Fest steht, dass das Paar nach der Niederlage im Spanischen Bürgerkrieg politisch desillusioniert und angeschlagen im Mai 1939 nach Paris zurückkehrte. In dieser Zeit ließen sie auch Alexander aus Hamburg zu sich kommen. Mit der Ankunft Alexanders gingen sie wieder nach Nîmes. Dort wurde Sascha im Oktober 1939 als feindlicher Ausländer verhaftet und im berüchtigten Lager Le Vernet in den Pyrenäen interniert. In diesem Lager waren viele der nach Frankreich geflohenen ehemaligen Spanienkämpfer interniert und nach dem deutschen Überfall auf Frankreich kamen viele deutsche Emigranten dazu. Trotz zunehmend schlimmer Bedingungen im Lager war es auch ein Zentrum europäischer Intelligenz – zu den Gefangenen zählten Künstler, Schriftsteller, Wissenschaftler und Intellektuelle.

Es gibt einzelne Bilder von Sascha in Le Vernet – viel über sein Leben dort ist nicht bekannt. Die Lebensbedingungen waren im Vergleich zu vielen der anderen französischen Lagern sehr schlecht, der Krankenstand extrem hoch und viele der entkräfteten Männer konnten nur wenige Stunden am Tag Zwangsarbeit leisten. Am 8. August 1942, also noch vor der Besatzung des sog. „Freien Südens“ durch die Wehrmacht, begannen die ersten Auslieferungen von Juden aus Vichy-Frankreich an die deutschen Besatzer. Unter dem Namen Alexander Tanaroff wurde Sascha am 14. August 1942 mit einem Transport vom Sammellager Drancy nach Auschwitz deportiert und dort unmittelbar nach seiner Ankunft ermordet, da er als Einarmiger in der Selektion mit Sicherheit nicht als „arbeitsfähig“ eingestuft worden ist.

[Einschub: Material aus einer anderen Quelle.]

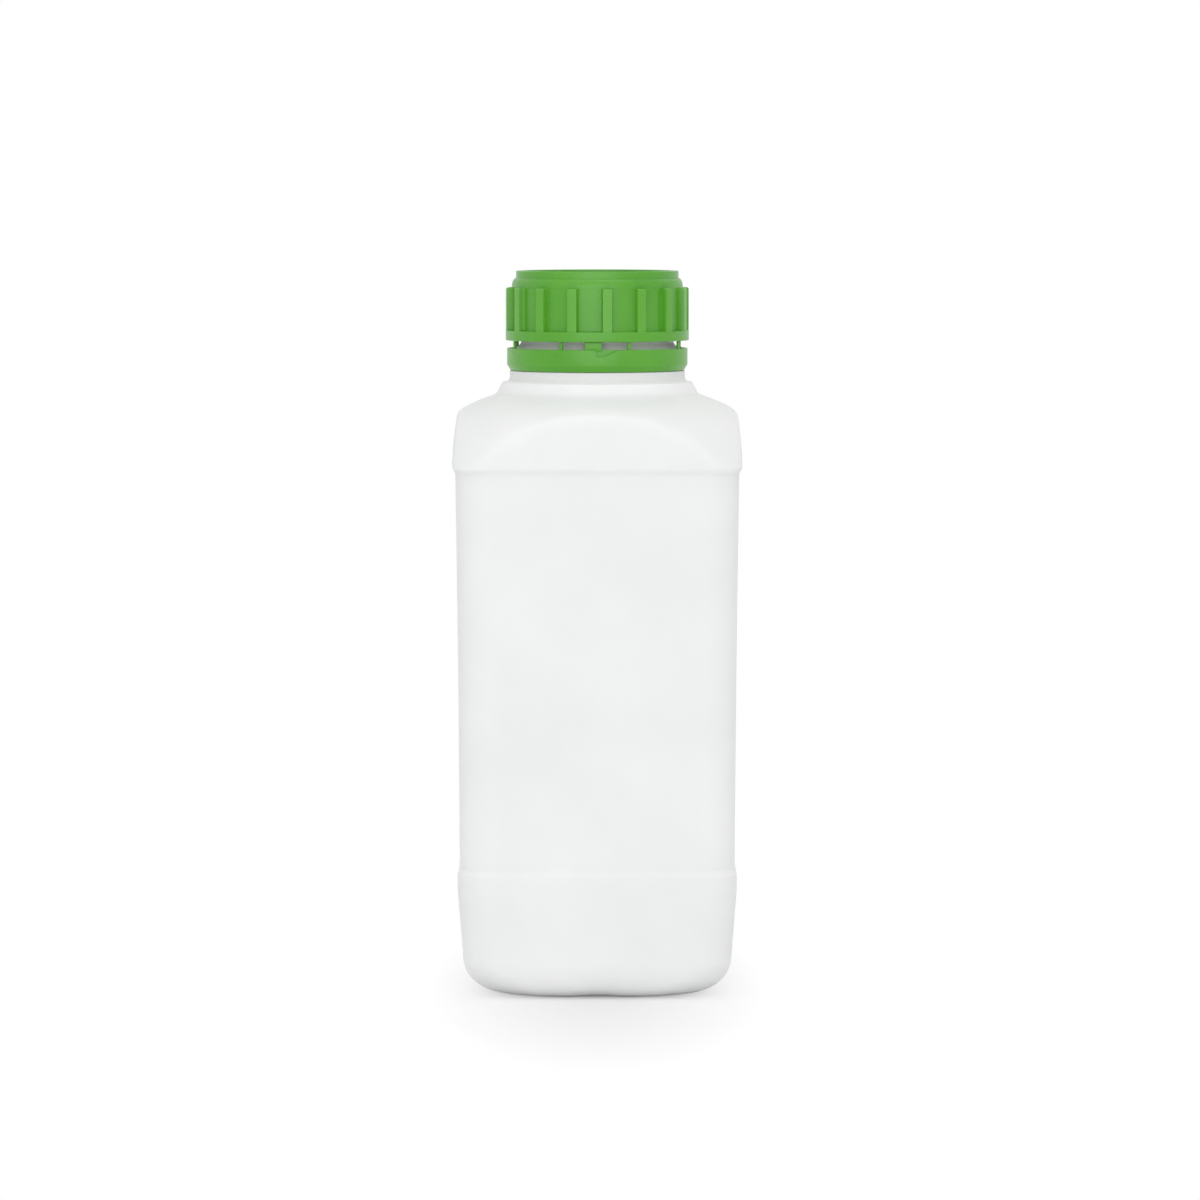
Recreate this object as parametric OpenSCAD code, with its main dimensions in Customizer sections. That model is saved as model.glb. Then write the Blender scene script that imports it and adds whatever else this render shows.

Hanka schrieb einmal über ihn: „Er hat so oft dem Tod ins Gesicht gesehen – wann denn wäre sein Leben nicht bedroht? (…) Aber zu Grübeleien über die Frage „Was ist der Tod?“ hat er nie die Muße gehabt und nie die Notwendigkeit empfunden. Zu anderem hat der Gedanke an die verlorenen Genossen angespornt, für das zu kämpfen, immer unermüdlicher, wofür sie ihr Leben gaben: für ein schöneres, gerechteres Leben für die Lebenden“.